Rabbi Yossi, whose approach emphasizes the refinement of material existence — which correlates with the approach of the Babylonian Talmud, whose style of presentation is associated25 with the verse:26 “You placed me in darkness,”24 since it involves a process of clarification through questions and paradoxes — maintains that since Yoev was acting on his own initiative, the primary advantage is his.

Doing Something For Others

To relate the above to our own Divine service: Even when a person possesses something which, like the wood for the altar, cannot be replaced, he must be prepared to sacrifice it to help another Jew — even a person who must bring a sin offering. Moreover, he must make these efforts even if they never bring recognition. Furthermore, he should consider this such a great merit that the day will be considered a joyous festival for him and his family.

In order for this feeling to be perpetuated among one’s descendants — both physical and spiritual, as our Sages’ comment:27 “‘Your sons,’ these are your students” — one’s own conduct has to be permeated by mesirus nefesh. This applies both to a person whose Divine service centers on Torah study and to one whose service involves the refinement of the world.

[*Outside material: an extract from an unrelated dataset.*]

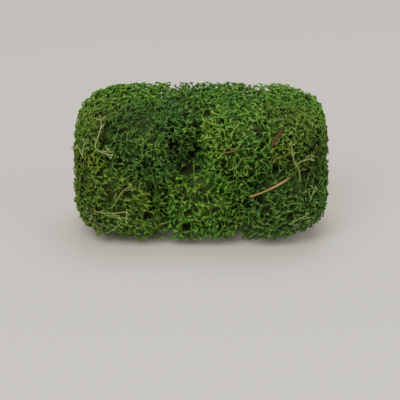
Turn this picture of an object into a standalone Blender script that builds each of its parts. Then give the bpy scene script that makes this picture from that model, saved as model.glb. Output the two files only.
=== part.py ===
"""A clump of dyed reindeer moss: tufts of forked lichen grown side by side, with dry litter in them.

Lengths in the tables are millimetres. The clump stands on the surface z = 0, its open front faces -Y,
and the origin is the middle of the flat spot under the biggest tuft.
"""

import math
import random

import bmesh
import bpy
from mathutils import Quaternion, Vector
from mathutils.bvhtree import BVHTree

MM = 0.001
FIRST_SEED = 120

# The space that the moss was pressed into: a box with well rounded corners
CLUMP_SIZE = Vector((122, 63, 67)) * MM
CLUMP_CENTRE = Vector((1, 1, 33.5)) * MM
CLUMP_ROUNDNESS = 4.8
FLOOR_CLEARANCE = 0.6 * MM
TUFT_GAP = 0.34 * MM
CAP_WELD = 0.01 * MM

# The wall between two tufts stays at least this share of the way from either one's centre
LEAST_WALL_SHARE = 0.32

# name: centre, reach of the branch tips, colour
TUFTS = {
    "tuft_centre_low": ((0, 0, 17), 29, "moss_bright"),
    "tuft_left_low": ((-40, -9, 19), 26, "moss_yellow"),
    "tuft_right_low": ((42, -9, 19), 26, "moss_deep"),
    "tuft_left_mid": ((-25, -14, 48), 20, "moss_deep"),
    "tuft_centre_mid": ((19, -15, 46), 20, "moss_bright"),
    "tuft_right_mid": ((43, -12, 48), 21, "moss_yellow"),
    "tuft_left_top": ((-49, -6, 48), 21, "moss_yellow"),
    "tuft_centre_top": ((15, 4, 50), 23, "moss_bright"),
    "tuft_middle_top": ((-9, 3, 49), 19, "moss_deep"),
    "tuft_right_top": ((43, 14, 50), 21, "moss_bright"),
    "tuft_back_left_low": ((-39, 16, 19), 25, "moss_deep"),
    "tuft_back_centre": ((-1, 20, 21), 21, "moss_bright"),
    "tuft_back_right_low": ((37, 17, 19), 25, "moss_bright"),
    "tuft_back_left_top": ((-33, 16, 49), 24, "moss_bright"),
    "tuft_back_centre_top": ((7, 21, 49), 20, "moss_deep"),
}

# The tuft that the clump rests on. Its heart is flat under here, and the origin is the flat spot's middle
STANDING_TUFT = "tuft_centre_low"
FOOT_RADIUS = 9 * MM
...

This will enable us to raise a generation prepared to give up its own possessions for the sake of other Jews, and to do so with happiness. Such ahavas yisrael, not motivated by intellect, but stemming from one’s own initiative,28 will atone for the unwarranted hatred which led to the destruction of the Beis HaMikdash,29 and will speed the coming of the true and complete Redemption. May it come in the immediate future.